30 osób w Ratuszu wiedziało, że Jan Holger Martin był obywatelem duńskim, wobec czego odnosząca się do niego część 2/3 działki Chmielna 70 powinna była przejść na Skarb Państwa - mówił Patryk Jaki na konferencji prasowej po decyzji komisji weryfikacyjnej.

Komisja uchyliła w czwartek w całości decyzje prezydent Warszawy z 2012 r. w sprawie działki oraz odmówiła przyznania praw do niej trzem osobom, które o nie wystąpiły i je uzyskały w 2012 r. Komisja nadała swej decyzji klauzulę natychmiastowej wykonalności. Uznała, że wydając decyzję, prezydent stolicy rażąco naruszył prawo procesowe, gdyż nieprawidłowo określono krąg osób uprawnionych do roszczeń.

Jaki mówił, że po wojnie Jan Holger Martin - właściciel 2/3 tej nieruchomości, wyemigrował po wojnie do Danii, a po dekrecie Bieruta komuniści odmówili mu prawa do użytkowania wieczystego tej działki.

Według Jakiego, po umowie indemnizacyjnej Polski i Danii "wydawałoby się, że sprawa jest zamknięta i ta część przechodzi na Skarb Państwa i koniec". "Nikt z przedstawicieli miasta przez te całe lata do 2012 r. nie stwierdził rzeczy oczywistej: że ta część jest objęta umową indemnizacyjną" - dodał. Jaki podkreślił, że w międzyczasie handlowano roszczeniami pochodzącymi od Holgera, aż przeszły one na rzecz Janusza Piecyka, Grzegorza Majewskiego i Marzeny K. (beneficjentów decyzji z 20102 r. - PAP).

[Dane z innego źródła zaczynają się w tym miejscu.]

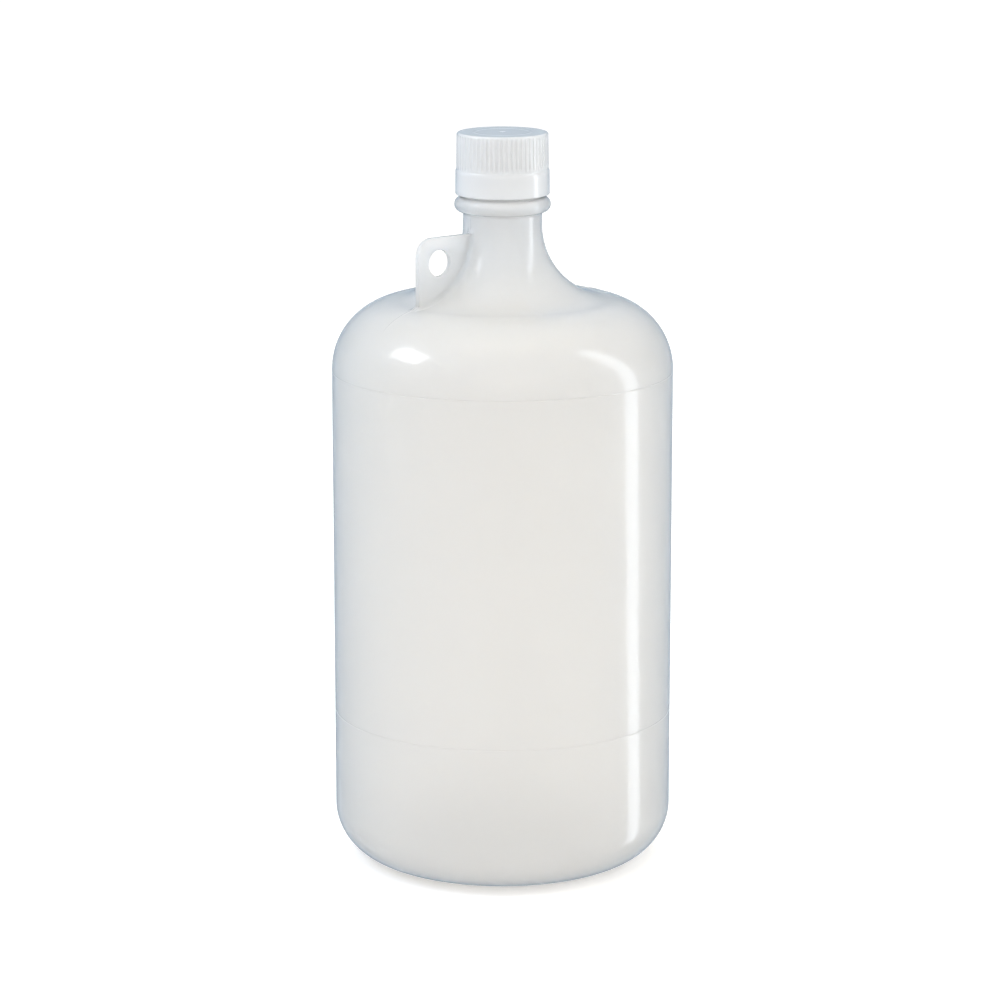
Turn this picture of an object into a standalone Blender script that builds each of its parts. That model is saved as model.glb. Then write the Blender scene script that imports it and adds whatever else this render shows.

"I urząd m.st. Warszawy, jak gdyby nigdy nic, w 2012 r. wydaje decyzję reprywatyzacyjną, że ta część, która należała się Skarbowi Państwa, przechodzi na rzecz wymienionych handlarzy roszczeń" - oświadczył Jaki. Dodał, że stało się tak pomimo, że w 2010 r. Ratusz dostał od mec. Andrzeja M. - który, jak zaznaczył Jaki, rywalizował z tamtymi handlarzami o tę część działki - dokumenty świadczące, że Holger to obywatel Danii. "I urząd m. st. w żaden sposób się do tego nie odnosi, a to jest kluczowe, bo to by pozwalało by ta nieruchomość od razu przeszła na rzecz Skarbu Państwa" - dodał szef komisji.

Przypomniał, że prezydent Hanna Gronkiewicz-Waltz mówiła, że pracownik BGN Krzysztof Śledziewski ukrył te informacje przed wydaniem decyzji w 2012 r. "Ale co się okazało podczas posiedzeń komisji? (...) Przedstawiciele Ratusza przyznali, że ta wiedza była powszechna jeszcze przed wydaniem decyzji reprywatyzacyjnej; ponad 30 osób o niej wiedziało" - oświadczył Jaki. Określił te ustalenia komisji jako "niepodważalne".

Szef komisji podkreślił, że decyzja z 2012 r. do czwartku była "w obrocie prawnym", czego nie zmienia fakt, że po wybuchu afery miasto odstąpiło od zawarcia umowy notarialnej z tymi trzema "handlarzami roszczeń". "Dopiero decyzja komisji weryfikacyjnej naprawia te stare, oczywiste błędy" - oświadczył.